Read the second part: Religious modernism and Barelvi creed II
All said and done, the practices rooted in the composite culture of the Punjab, which have been flapped throughout the medieval age as the distinctive feature of the Chishtis, were being purged as un-Islamic. Puritanical tendencies, therefore, crept into the Chishti inner core in the early 20th century and rural Punjab was profoundly affected by these reformist ideas. The reformatory streak proceeded to gain further strength among Shams-ud-Din’s successors; Zia-ud-Din Sialvi, the grandson of Shams-ud-Din, was also a staunch follower of the sharia, and this clearly resonated in the organisation of Khanqa-i-Nizamiyah under him.

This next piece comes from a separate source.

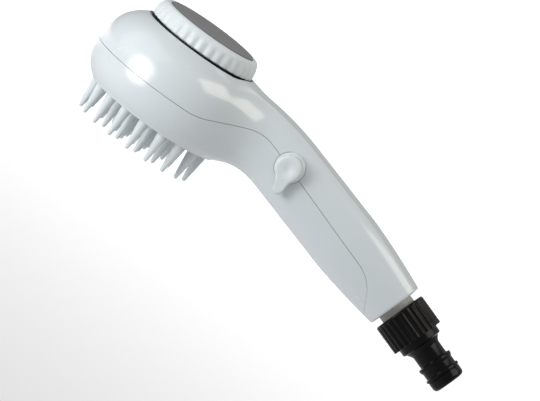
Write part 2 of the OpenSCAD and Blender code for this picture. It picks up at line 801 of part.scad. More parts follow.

Such tendencies made an indelible impression on the spiritual leadership of popular Islam, too, which was demonstrated in the establishment of Dar-ul-Uloom Naumaniya in 1887 in Lahore. Later on, in 1920, another institution, Dar-ul-Uloom Hizb-ul-Ahnaf was founded in Lahore which “tied the development of Ahl-i-Sunnat Wal Jammat perspective to a similar perspective being developed by Ahmed Raza Khan Barelvi.” Emulating the same pattern, Sialvis also established Dar-ul-Uloom Zia Shams-ul-Islam [Sial Sharif] in the early decades of the 20th century. It was set up along modern lines and the instruction provided there was sharia-oriented. Ulema were invited to instruct students in Hadith, Fiqh and logic. Zia-ud-Din’s efforts to bridge the gap by organising lectures and meeting there significantly shaped the ideas of his successor and particularly his son Qamar-ud-Din Sialvi (1906-1981).